═════ RECORDS PROVIDED ═════

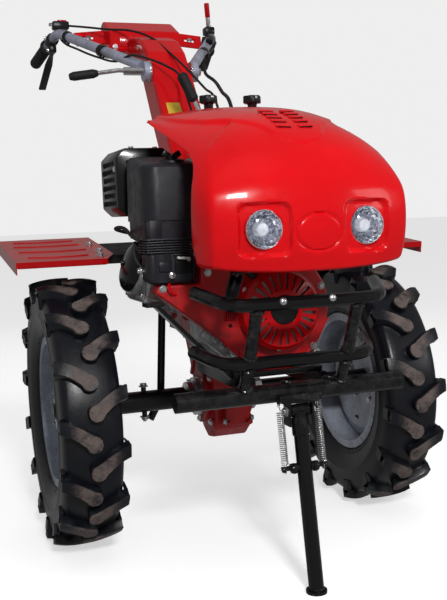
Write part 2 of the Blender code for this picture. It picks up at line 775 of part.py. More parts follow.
def hood_knobs():
    for side, x in (("right", -KNOB_SPACING / 2), ("left", KNOB_SPACING / 2)):
        base = Vector((x, -0.131, 0.9334 + GAP))
        outline = []
        for step in range(24):
            angle = math.tau * step / 24
            radius = 0.0190 + 0.0016 * math.cos(6 * angle)
            outline.append((radius * math.cos(angle), radius * math.sin(angle)))
        middle = base + Vector((0, 0, 0.0215))
        head = as_mesh(flat_outline(f"{side}_hood_knob", outline, 0.017, middle, (0, 0, 0)))
        bevel(head, 0.002)
        stem = cylinder("stem", 0.0105, 0.014, base + Vector((0, 0, 0.007)), "Z", sides=24)
        place(combine(head, [stem]), "black_plastic")


# ---------------------------------------------------------------- fenders

FENDER_CLEARANCE = 0.0425
FENDER_FRONT = Vector((0.0, -0.120, 2 * TYRE_RADIUS + FENDER_CLEARANCE))
FENDER_SLOPE = math.radians(6.0)
FENDER_LENGTH = 0.372
FENDER_OUTER = 0.472
FENDER_INNER = 0.250
FENDER_CORNER = 0.032
FENDER_SHEET = 0.002
BRACKET_SHEET = 0.004
BRACKET_REACH = 0.320
BRACKET_FOOT = 0.5655


def on_slope(obj):
    """Turns a piece modelled level at the fender's front edge onto the fender's slope."""
    made = baked(obj)
    made.data.transform(Matrix.Translation(FENDER_FRONT) @ Matrix.Rotation(FENDER_SLOPE, 4, "X"))
    return made


def fenders():
    """Sheet wings over the wheels with turned-down edges, on brackets from the gearbox's sides."""
    for side, outward in (("right", -1.0), ("left", 1.0)):
        outline = [
            (FENDER_INNER + FENDER_CORNER, 0.0),
            (FENDER_OUTER - 0.0005, 0.0),
            (FENDER_OUTER - 0.0005, FENDER_LENGTH),
            (FENDER_INNER, FENDER_LENGTH),
            (FENDER_INNER + 0.006, 0.065),
        ]
        outline = [(outward * x, y) for x, y in outline]
        sheet = as_mesh(flat_outline(f"{side}_fender", outline, FENDER_SHEET, (0, 0, 0), (0, 0, 0)))
        middle_x = outward * (FENDER_OUTER + FENDER_INNER + FENDER_CORNER) / 2
        span = FENDER_OUTER - FENDER_INNER - FENDER_CORNER
        edges = [
            box(
                "outer",
                (FENDER_SHEET, FENDER_LENGTH - 0.0008, 0.026),
                (outward * (FENDER_OUTER - FENDER_SHEET / 2), FENDER_LENGTH / 2, -0.0117),
            ),
            box("front", (span, FENDER_SHEET, 0.012), (middle_x, FENDER_SHEET / 2 - 0.0004, -0.0052)),
            box(
                "rear",
                (span, FENDER_SHEET, 0.012),
                (middle_x, FENDER_LENGTH - FENDER_SHEET / 2 + 0.0004, -0.0052),
            ),
        ]
        place(on_slope(combine(sheet, edges)), "red_paint")
        inner, reach = GEARBOX_WIDTH / 2 + GAP, BRACKET_REACH
        level = -FENDER_SHEET / 2 - GAP - BRACKET_SHEET / 2
        plate = box(
            f"{side}_fender_bracket",
            (reach - inner, 0.200, BRACKET_SHEET),
            (outward * (reach + inner) / 2, 0.160, level),
        )
        drop = FENDER_FRONT.z - BRACKET_FOOT
        flange = box(
            "flange",
            (BRACKET_SHEET, 0.150, drop),
            (outward * (inner + BRACKET_SHEET / 2), 0.185, level + 0.001 - drop / 2),
        )
        lip = box(
            "lip",
            (reach - inner - 0.030, BRACKET_SHEET, 0.018),
            (outward * (reach + inner) / 2, 0.062, level - 0.008),
        )
        place(on_slope(combine(plate, [flange, lip])), "black_paint")


# ---------------------------------------------------------------- handlebars


def column():
    """The red welded column that sweeps up and back from the gearbox to the console."""
    outline = [
        (-0.020, 0.625 + GAP),
        (0.100, 0.800),
        (0.224, 0.979),
        (0.300, 1.086),
        (0.345, 1.142),
        (0.400, 1.182),
        (0.470, 1.203),
        (0.5447, 1.210),
        (0.5447, 1.150),
        (0.480, 1.142),
        (0.432, 1.115),
        (0.388, 1.055),
        (0.310, 0.935),
        (0.190, 0.765),
        (0.115, 0.650),
        (0.100, 0.625 + GAP),
    ]
    body = as_mesh(flat_outline("handlebar_column", outline, COLUMN_WIDTH, (0, 0, 0), SIDE_ON))
    place(bevel(body, 0.006, 2, 40.0), "red_paint")


def console():
    """The red box on top of the column and its two side ears with slots."""
    outline = [
        (0.545, 1.178),
        (0.545, 1.234),
        (0.628, 1.276),
        (0.655, 1.268),
        (0.665, 1.190),
        (0.615, 1.168),
    ]
    body = as_mesh(flat_outline("console", outline, CONSOLE_WIDTH, (0, 0, 0), SIDE_ON))
    bevel(body, 0.006)
    wings, slots = [], []
    for side in (-1.0, 1.0):
        turn = (-0.45, side * 0.10, 0.0)
        wings.append(box("wing", (0.090, 0.004, 0.044), (side * 0.142, 0.612, 1.2240), turn))
        slots.append(box("slot", (0.030, 0.060, 0.009), (side * 0.150, 0.612, 1.2240), turn))
    place(combine(combine(body, wings), slots, "DIFFERENCE"), "red_paint")


def turned_between(name, profile, start, direction, steps=24):
    obj = turned(name, profile, start, "Z", steps)
    obj.rotation_euler = direction.to_track_quat("Z", "Y").to_euler()
    return obj


def clamp_lever():
    """The lever that locks the handlebars' tilt, with its nut through the column."""
    side = COLUMN_WIDTH / 2 + GAP
    start = side + TURNING_GAP + DISC_THICKNESS
    stud_length = start - side + 0.004
    hub = TILT_AXIS + Vector((-start, 0.0, 0.0))
    bend = hub + Vector((-0.062, 0.0, 0.002))
    tip = hub + Vector((-0.118, 0.0, -0.006))
    nut = cylinder("clamp_lever", 0.0105, 0.050, hub + Vector((-0.025, 0.0, 0.0)), "X", sides=8)
    rod = as_mesh(tube("rod", [hub + Vector((-0.040, 0, 0)), bend, tip], 0.0055, 0.05))
    studs = [
        cylinder("stud", CLAMP_BOLT, stud_length, TILT_AXIS + Vector((x, 0.0, 0.0)), "X", sides=20)
        for x in (-side - stud_length / 2, side + stud_length / 2)
    ]
    place(combine(nut, [rod, studs[0]]), "zinc")
    far_nut = cylinder("clamp_nut", 0.0105, 0.011, TILT_AXIS + Vector((start + 0.0055, 0, 0)), "X", sides=6)
    place(combine(far_nut, [studs[1]]), "zinc")
    direction = (tip - bend).normalized()
    profile = [(0.0, 0.074), (0.008, 0.073), (0.0115, 0.062), (0.0115, 0.012), (0.008, 0.0), (0.0, 0.0)]
    grip = turned_between("clamp_lever_grip", profile, tip + direction * GAP, direction, 20)
    place(grip, "black_plastic")


def handlebars():
    """Both handles turn on the clamp: end disc, bent tube, rubber grip, hand lever and switch."""
    group = axis_empty("handlebar_axis", TILT_AXIS)
    for side, outward in (("right", -1.0), ("left", 1.0)):
        flip = Vector((outward, 1.0, 1.0))
        disc_x = COLUMN_WIDTH / 2 + TURNING_GAP + DISC_THICKNESS / 2
        start = Vector((disc_x + 0.007, TILT_AXIS.y + 0.020, TILT_AXIS.z + 0.018))
        points = [start * flip, BAR_CORNER * flip, BAR_END * flip]
        bar = as_mesh(tube(f"{side}_handlebar", points, BAR_TUBE, 0.075))
        disc = cylinder("disc", DISC_RADIUS, DISC_THICKNESS, (outward * disc_x, *TILT_AXIS.yz), "X")
        bore = cylinder("bore", CLAMP_BOLT + TURNING_GAP, 0.060, (outward * disc_x, *TILT_AXIS.yz), "X")
        hang(combine(combine(bar, [disc]), [bore], "DIFFERENCE"), "handle_paint", group)
        corner, end = BAR_CORNER * flip, BAR_END * flip
        direction = (end - corner).normalized()
        bore, outer, length = BAR_TUBE + GAP, BAR_TUBE + 0.0035, 0.128
        profile = [
            (0.0, 0.006),
            (0.012, 0.005),
            (outer, -0.001),
            (outer, 0.012 - length),
            (outer + 0.004, 0.010 - length),
            (outer + 0.004, 0.004 - length),
            (bore, 0.004 - length),
            (bore, GAP),
            (0.0, GAP),
        ]
        grip = turned_between(f"{side}_grip", profile, end, direction)
        hang(grip, "black_plastic", group)
        hand_lever(side, corner, direction, outward, group)


def hand_lever(side, corner, direction, outward, group):
    """A clamp on the tube with its lever: the right one hangs below the grip, the left one stands up."""
    seat = corner + direction * 0.052
    if outward < 0:
        block = box(f"{side}_hand_lever", (0.020, 0.036, 0.024), seat + Vector((0.0, 0.0, -0.027)))
        tip = Vector((-0.252, 0.846, 1.112))
        root, bend = seat + Vector((0.0, 0.0, -0.032)), seat + Vector((0.0, 0.045, -0.046))
        blade = as_mesh(tube("blade", [root, bend, tip], 0.0055, 0.03))
        finish = "black_plastic"
    else:
        block = box(f"{side}_hand_lever", (0.022, 0.036, 0.026), seat + Vector((0.0, 0.0, 0.028)))
        tip = Vector((0.228, 0.668, 1.350))
        blade = as_mesh(tube("blade", [seat + Vector((0.0, 0.0, 0.030)), tip], 0.0065))
        finish = "red_paint"
    cut = as_mesh(tube("cut", [corner, seat + direction * 0.1], BAR_TUBE + GAP, sides=6))
    hang(combine(combine(block, [blade]), [cut], "DIFFERENCE"), finish, group)


def gear_lever():
    base = Vector((0.0, -0.060, CRANK_HEIGHT + CLUTCH_RADIUS + GAP))
    boss = cylinder("gear_lever", 0.016, 0.030, base + Vector((0, 0, 0.015)), "Z", end_radius=0.009, sides=24)
    top = Vector((-0.006, 0.098, 0.980))
    bend = Vector((0.004, 0.080, 0.945))
    rod = as_mesh(tube("rod", [base + Vector((0, 0, 0.02)), bend, top], 0.0055, 0.05))
    place(combine(boss, [rod]), "zinc")
    direction = Vector((-0.42, 0.05, 0.90)).normalized()
    profile = [(0.0, 0.072), (0.009, 0.071), (0.0135, 0.064), (0.0125, 0.006), (0.009, 0.0), (0.0, 0.0)]
    grip = turned_between("gear_lever_grip", profile, top + Vector((-0.0007, 0, 0.0026)), direction, 20)
    place(grip, "black_plastic")


def centre_on_origin():
    """Moves the root so that the origin lies under the middle of the whole machine."""
    bpy.context.view_layer.update()
    graph = bpy.context.evaluated_depsgraph_get()
    low, high = Vector((1e9,) * 3), Vector((-1e9,) * 3)
    for obj in bpy.data.collections["walking_tractor"].objects:
        if obj.type == "EMPTY":
            continue
        evaluated = obj.evaluated_get(graph)
        mesh = evaluated.to_mesh()
        for vertex in mesh.vertices:
            point = evaluated.matrix_world @ vertex.co
            low = Vector(map(min, low, point))
            high = Vector(map(max, high, point))
        evaluated.to_mesh_clear()
    bpy.data.objects["root"].location = (-(low.x + high.x) / 2, -(low.y + high.y) / 2, -low.z)


def build():
    clear_scene()
    make_collection("walking_tractor")
    root = bpy.data.objects.new("root", None)
    bpy.data.collections["walking_tractor"].objects.link(root)
    wheels()
    gearbox()
    gearbox_cap()
    axle_collars()
    rear_hitch()
    engine_block()
    cylinder_head()
    valve_cover()
    fan_shroud()
    recoil_starter()
    air_cleaner()
    carburettor_cover()
    muffler()
    fuel_tank()
    engine_frame()
    right_frame_brace()
    side_rod()
    guard()
    stand()
    hood()
    headlights()
    hood_bracket()
    hood_knobs()
    fenders()
    column()
    console()
    clamp_lever()
    handlebars()
    gear_lever()
    centre_on_origin()


build()
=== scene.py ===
"""A walking tractor: paint, rubber, castings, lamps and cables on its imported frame.

The places of all pieces follow the frame's own boxes. Lengths are in metres, the front is -Y
and the tractor's right side is -X.
"""

import math

import bmesh
import bpy
from mathutils import Matrix, Vector


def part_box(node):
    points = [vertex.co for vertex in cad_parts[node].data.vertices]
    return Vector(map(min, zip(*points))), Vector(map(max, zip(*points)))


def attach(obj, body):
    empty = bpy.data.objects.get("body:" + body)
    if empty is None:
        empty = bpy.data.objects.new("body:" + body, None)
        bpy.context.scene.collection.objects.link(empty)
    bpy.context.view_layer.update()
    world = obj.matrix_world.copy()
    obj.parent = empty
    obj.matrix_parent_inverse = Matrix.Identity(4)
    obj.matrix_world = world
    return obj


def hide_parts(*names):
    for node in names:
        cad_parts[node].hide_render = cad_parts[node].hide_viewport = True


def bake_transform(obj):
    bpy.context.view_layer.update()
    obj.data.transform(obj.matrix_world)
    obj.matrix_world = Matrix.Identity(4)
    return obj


bl_info = {
    "name": "Walking Tractor",
    "version": (1, 0, 0),
    "blender": (4, 5, 0),
    "location": "View3D > Sidebar > Tractor",
    "description": "Models and paints a walking tractor piece by piece on its frame",
    "category": "Add Mesh",
}

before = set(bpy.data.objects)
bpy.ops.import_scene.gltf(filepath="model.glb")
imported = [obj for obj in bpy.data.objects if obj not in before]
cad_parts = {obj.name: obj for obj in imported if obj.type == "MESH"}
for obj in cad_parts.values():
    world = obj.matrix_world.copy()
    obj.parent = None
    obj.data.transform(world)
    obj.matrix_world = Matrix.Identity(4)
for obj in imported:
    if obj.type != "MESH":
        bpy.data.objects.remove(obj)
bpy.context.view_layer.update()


def middle_of(node):
    low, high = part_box(node)
    return (low + high) / 2


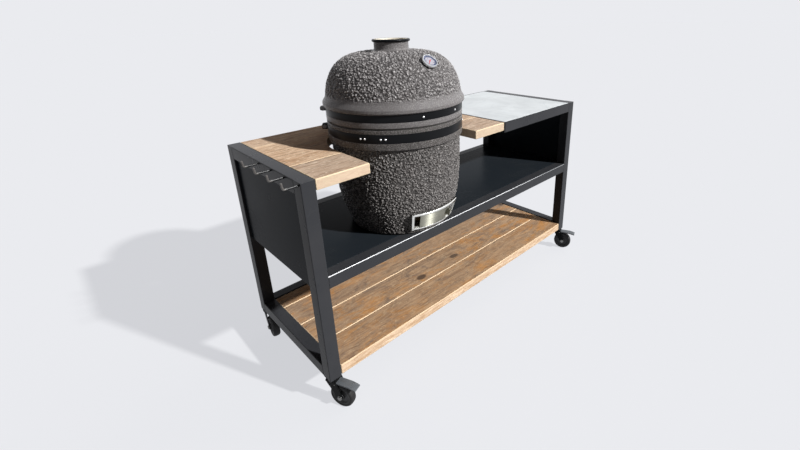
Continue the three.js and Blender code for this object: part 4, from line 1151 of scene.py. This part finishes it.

═════

**EXERCISE:** Return verbatim the lines that run from the line containing "hood_bracket()" through the line containing "zip(*points))), Vector(map(max, zip(*points)))", inclusive.

**ANSWER TO THE PROBLEM:**
    hood_bracket()
    hood_knobs()
    fenders()
    column()
    console()
    clamp_lever()
    handlebars()
    gear_lever()
    centre_on_origin()


build()
=== scene.py ===
"""A walking tractor: paint, rubber, castings, lamps and cables on its imported frame.

The places of all pieces follow the frame's own boxes. Lengths are in metres, the front is -Y
and the tractor's right side is -X.
"""

import math

import bmesh
import bpy
from mathutils import Matrix, Vector


def part_box(node):
    points = [vertex.co for vertex in cad_parts[node].data.vertices]
    return Vector(map(min, zip(*points))), Vector(map(max, zip(*points)))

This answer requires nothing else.